Title:
|
Negotiation and egalitarianism in the sexual division of labour
|
This thesis investigates how negotiation between heterosexual couples can shape the likelihood and extent of egalitarianism in their sexual divisions of labour. Despite the sexual division of labour being a cornerstone of research on gender, employment and the family, current literature has surprisingly neglected the relationship between these two concepts. In particular, the actual process of negotiation is largely assumed and not subject to critical engagement, making it unclear exactly how couples transform or sustain rather traditional divisions of labour. Through qualitative, semi-structured interviews with ten couples over a six month period, accounts of the negotiation process and how this links to the likelihood and extent of egalitarianism are examined. These processes are explored in instances of one partner’s redundancy amongst previously dual full-time earning couples. Employment loss provides a fruitful context in which established and often unquestioned routines (regarding the division of unpaid labour in particular) are unsettled and subject to renegotiation.
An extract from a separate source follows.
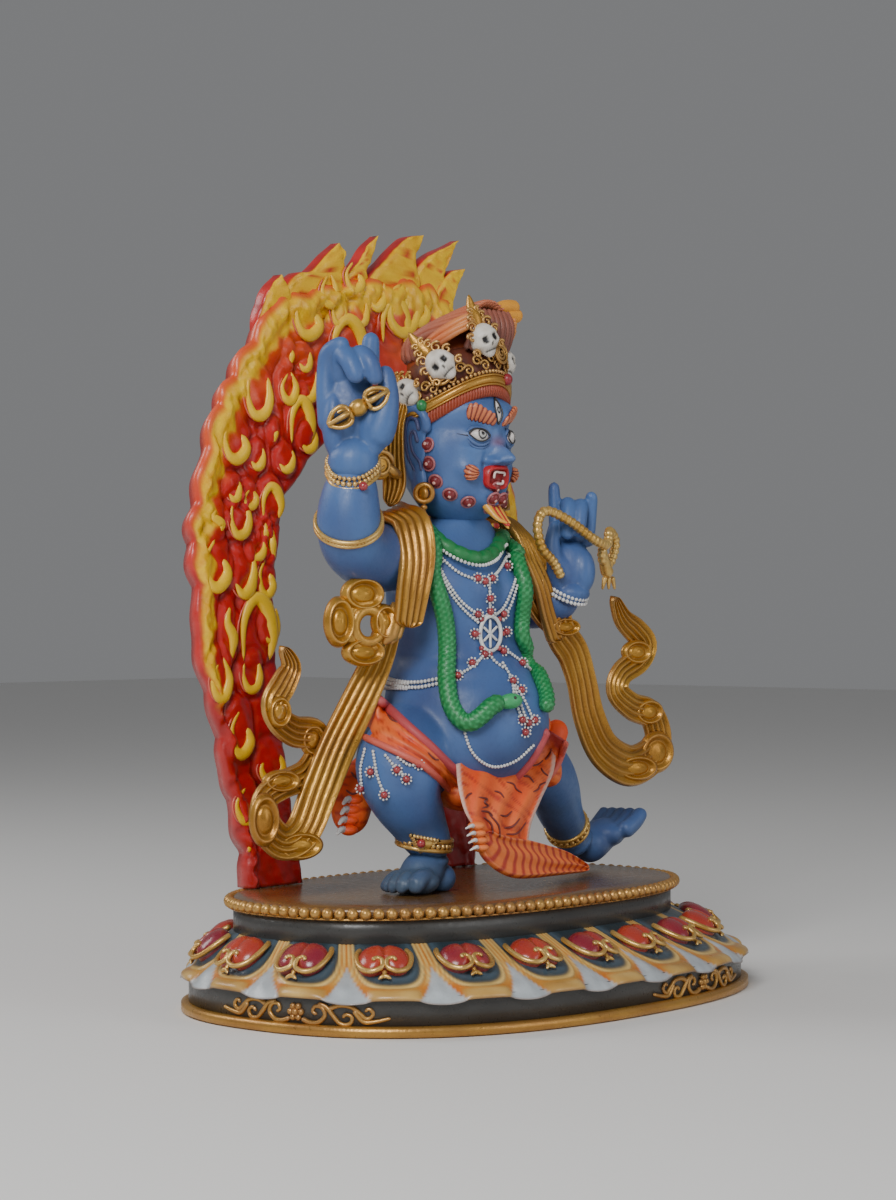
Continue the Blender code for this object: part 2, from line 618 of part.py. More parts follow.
def skirt():
    """The tiger skin wrapped round the hips, with its legs, paws and striped tail."""
    parts = [lump(-7, 12, 62, 36, 27, 18, (0, -4, 0)), lump(-26, 12, 66, 25, 20, 14, (0, 12, 0)),
             lump(16, 8, 58, 25, 18, 15, (0, -10, 0)), lump(-13, -10, 42, 17, 17, 9)]
    sash = [(-30, 30, 80), (-46, 16, 76), (-54, -2, 68), (-52, -17, 57), (-36, -23, 47),
            (-14, -26, 42), (6, -27, 45), (24, -20, 54), (32, -6, 62)]
    out = [(-0.4, 1, 0.3), (-1, 0.3, 0.4), (-1, -0.3, 0.6), (-0.6, -0.8, 0.6), (-0.3, -1, 0.4),
           (0, -1, 0.2), (0.2, -1, 0.2), (0.4, -0.9, 0.5), (0.6, -0.4, 0.8)]
    parts.append(band_on_body(sash, [16, 17, 17, 17, 15, 14, 15, 16, 14], out, 6, 30))
    apron = [(-14, -27, 46), (-14, -29, 38), (-13, -29, 30), (-12, -27, 21)]
    parts.append(band_on_body(apron, [44, 46, 42, 30], [(-0.2, -1, 0.1)] * 4, 7, 12))
    tail = [(-33, -27, 28), (-26, -28, 20), (-14, -27, 15), (2, -25, 13), (18, -23, 11), (35, -21, 8.5),
            (54, -18, 4)]
    parts.append(band_on_body(tail, [10, 15, 17, 16, 13, 10, 4], [(-0.1, -1, 0.3)] * 7, 6, 20))
    drape = [(30, -8, 64), (27, -22, 52), (17, -27, 40), (4, -29, 31)]
    out = [(0.2, -0.8, 0.8), (0.3, -1, 0.3), (0.1, -1, 0.1), (0, -1, 0.1)]
    parts.append(band_on_body(drape, [20, 27, 25, 14], out, 6, 12))
    for k in range(4):
        z = 31 - 4.2 * k
        parts += limb((-28, -28, z - 1, 3), (-35, -28, z, 2.4))
    parts += limb((-8, 26, 60, 11), (-30, 29, 50, 10), (-45, 27, 42, 9), (-52, 25, 31, 8.5),
                  (-56, 24, 26, 6))
    parts += limb((26, 0, 60, 9), (34, -6, 68, 7.5), (39, -8, 73, 5.5))
    return parts


def from_knot(points):
    """Places whose heights are measured from the right knot, in figure units."""
    return [(x, y, KNOT + z) for x, y, z in points]


def scarf_on_body():
    """The gilt scarf where it lies on the neck, shoulders and arms, down to the knots."""
    near = [(-8, 30, 150), (-26, 26, 158), (-40, 12, 160), (-44, -2, 156), (-47, -8, 142)]
    near += from_knot([(-50, -6, 10), (-50, -2, -6)])
    out = [(0, 1, 0.2), (-0.2, 0.9, 0.7), (-0.3, 0, 1), (-0.4, -0.7, 0.6), (-0.3, -1, 0),
           (-0.3, -1, 0), (-0.3, -1, 0)]
    parts = [band_on_body(near, [15, 16, 16, 16, 16, 14, 12], out, 5, 22)]
    far = [(-4, 30, 150), (14, 26, 158), (24, 8, 160), (25, -5, 152), (27, -10, 142)]
    far += from_knot([(33, -12, 14), (38, -12, 2), (44, -12, -10)])
    out = [(0, 1, 0.2), (0.2, 0.9, 0.7), (0.2, 0, 1), (0.2, -0.8, 0.6), (0, -1, 0.2),
           (0, -1, 0.2), (0.1, -1, 0), (0.1, -1, 0)]
    parts.append(band_on_body(far, [13, 13, 13, 12, 12, 13, 14, 15], out, 5, 24))
    return parts


def right_scarf(group, cutters, mat):
    """The gilt scarf end that falls from the right knot, with a bow and a curling tail."""
    route = from_knot([
        (-50, 3, 6), (-52, 4, -4), (-55, 7, -18), (-62, 11, -35), (-71, 15, -54),
        (-80, 17, -72), (-89, 18, -88), (-100, 19, -92), (-109, 20, -84), (-108, 21, -74),
        (-98, 21, -69), (-84, 21, -65), (-76, 21, -57), (-79, 21, -49), (-90, 22, -47),
        (-99, 22, -42), (-102, 22, -35), (-96, 22, -27), (-92, 22, -20), (-97, 22, -12)])
    width = [12, 13, 14, 15, 16, 16, 16, 15, 14, 12, 12, 13, 13, 13, 12, 11, 11, 11, 9, 5]
    parts = [band_on_body(route, width, [(-0.3, -1, 0)] * len(route), SCARF_THICKNESS / UNIT, SCARF_STEPS)]
    bow = []
    for k in range(13):
        turn = 2 * math.pi * k / 12
        bow.append((-70 + 11 * math.cos(turn), 3, -4 + 10.5 * math.sin(turn)))
    parts.append(tube([spot(*p) for p in from_knot(bow)], [5.6 * UNIT] * len(bow)))
    low = KNOT
    parts += [lump(-66, 2, low + 5, 8, 4, 6), lump(-81, 3, low - 2, 6, 4, 8),
              lump(-74, 3, low - 15, 9, 4, 6), lump(-50, 2, low - 3, 7, 5, 8),
              lump(-108, 18, low - 80, 8, 4, 10), lump(-98, 18, low - 91, 10, 4, 7)]
    scarf = fused("right_scarf", parts, group, mat, SCARF_VOXEL, SCARF_FACES)
    top = spot(0, 0, KNOT).z - KNOT_GAP
    cut(scarf, block("above_right_knot", (RIGHT_CUT_EDGE, -BASE_DEPTH, top),
                     (0, BASE_DEPTH, top + BASE_LENGTH), cutters))
    return scarf


def left_scarf(group, cutters, mat):
    """The gilt scarf end that falls under the left wrist and curls out to the side."""
    route = from_knot([
        (42, -12, 4), (45, -12, -7), (54, -12, -16), (60, -12, -28), (66, -12, -45),
        (77, -12, -60), (96, -12, -68), (113, -12, -64), (118, -12, -55), (112, -12, -45),
        (98, -12, -41), (87, -12, -34), (90, -12, -26), (103, -12, -20), (108, -12, -13),
        (101, -12, -7), (91, -12, -1), (84, -12, 9)])
    width = [13, 15, 16, 15, 15, 16, 17, 16, 14, 13, 13, 12, 12, 12, 12, 13, 10, 4]
    parts = [band_on_body(route, width, [(-0.3, -1, 0)] * len(route), SCARF_THICKNESS / UNIT, SCARF_STEPS)]
    low = KNOT
    parts += [lump(117, -14, low - 60, 10, 4, 10), lump(104, -14, low - 69, 12, 4, 8),
              lump(112, -14, low - 46, 9, 4, 7), lump(48, -12, low - 9, 11, 5, 6)]
    scarf = fused("left_scarf", parts, group, mat, SCARF_VOXEL, SCARF_FACES)
    top = spot(0, 0, LEFT_KNOT).z - KNOT_GAP
    cut(scarf, block("above_left_knot", (0, -BASE_DEPTH, top),
                     (LEFT_CUT_EDGE, BASE_DEPTH, top + BASE_LENGTH), cutters))
    return scarf


def figure(group, cutters, mat):
    """The whole casting of the guardian, with soles cut flat just above the plate."""
    pieces = torso() + legs() + right_arm() + left_arm() + head() + crown()
    pieces += snake_and_collar() + skirt() + scarf_on_body()
    body = fused("vajrapani_figure", pieces, group, mat, VOXEL, FIGURE_FACES)
    reach = BASE_LENGTH
    under = block("under_soles", (-reach, -reach, PLATE_TOP - reach),
                  (reach, reach, PLATE_TOP + SEAT_GAP), cutters)
    cut(body, under)
    bow_top = KNOT + BOW_REACH / UNIT
    seats = (("right_knot_seat", (-64, -22, KNOT - 36), (-37, 16, KNOT)),
             ("bow_clearance", (-92, -22, KNOT - 36), (-62, 16, bow_top)),
             ("left_knot_seat", (27.5, -30, LEFT_KNOT - 26), (62, 2, LEFT_KNOT)))
    for name, low, high in seats:
        cut(body, block(name, spot(*low), spot(*high), cutters))
    return body


def build():
    """Model every piece of the statue."""
    clear_scene()
    group = bpy.data.collections.new("vajrapani_statue")
    cutters = bpy.data.collections.new("cutters")
    for collection in (group, cutters):
        bpy.context.scene.collection.children.link(collection)
    lacquer = paint("dark_lacquer", (0.045, 0.05, 0.055), 0.35)
    flame = paint("flame_red", (0.55, 0.03, 0.02), 0.45)
    skin = paint("blue_skin", (0.06, 0.11, 0.26), 0.5)
    lotus_base(group, lacquer)
    flame_aureole(group, cutters, flame)
    figure(group, cutters, skin)
    gilt = paint("antique_gold", (0.62, 0.42, 0.13), 0.35, 0.8)
    right_scarf(group, cutters, gilt)
    left_scarf(group, cutters, gilt)


build()
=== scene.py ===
"""The finish of a painted guardian statue: lotus base, flames, carved figure and gilt scarves.

Every piece is a surface worked out with numpy. Figure units are millimetres from the middle
of the base, with heights counted from the top of the lotus plate.
"""
import math

import bmesh
import bpy
import numpy as np
from mathutils import Euler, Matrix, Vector
from mathutils.bvhtree import BVHTree


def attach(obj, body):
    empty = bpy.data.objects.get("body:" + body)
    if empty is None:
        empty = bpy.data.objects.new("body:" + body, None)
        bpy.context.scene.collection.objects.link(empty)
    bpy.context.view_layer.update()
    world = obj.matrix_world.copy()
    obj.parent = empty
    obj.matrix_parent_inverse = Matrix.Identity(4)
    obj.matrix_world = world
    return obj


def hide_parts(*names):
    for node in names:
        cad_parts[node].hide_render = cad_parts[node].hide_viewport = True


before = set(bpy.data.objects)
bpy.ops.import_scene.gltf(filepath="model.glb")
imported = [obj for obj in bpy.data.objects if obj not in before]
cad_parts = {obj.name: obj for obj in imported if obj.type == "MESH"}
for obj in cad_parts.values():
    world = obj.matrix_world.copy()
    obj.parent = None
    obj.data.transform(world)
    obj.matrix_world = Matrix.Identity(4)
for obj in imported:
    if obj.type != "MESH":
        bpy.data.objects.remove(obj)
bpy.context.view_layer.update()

MM = 0.001
SEED = 20

# The photograph's camera
PHOTO_WIDE = 896
PHOTO_TALL = 1200
LENS = 85.0
FILM = 36.0
CAMERA_PLACE = np.array([-0.9422, -0.7826, 0.1673])
CAMERA_TURN = (90.14, 0.0, -49.76)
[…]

In the current labour market context, where increasing numbers of people are employed involuntarily on non-standard working arrangements and there have been reductions in familial support through welfare cuts, this research offers a timely and contemporary analysis of how households are managing (and renegotiating) the often conflicting demands of paid and unpaid labour. Alongside a clear, comprehensive definition of negotiation is an outline of the stages in this process that facilitates higher levels of egalitarianism. Egalitarianism drives the level and form of negotiation whilst negotiation simultaneously fosters higher levels of egalitarianism, with the two concepts proving to be mutually reinforcing. The nature and extent of negotiation and egalitarianism that emerges is heavily influenced by what are distinguished as a range of individual, structural and cultural contextual factors. A typology is developed denoting the extent of negotiation and egalitarianism along a continuum of low to high.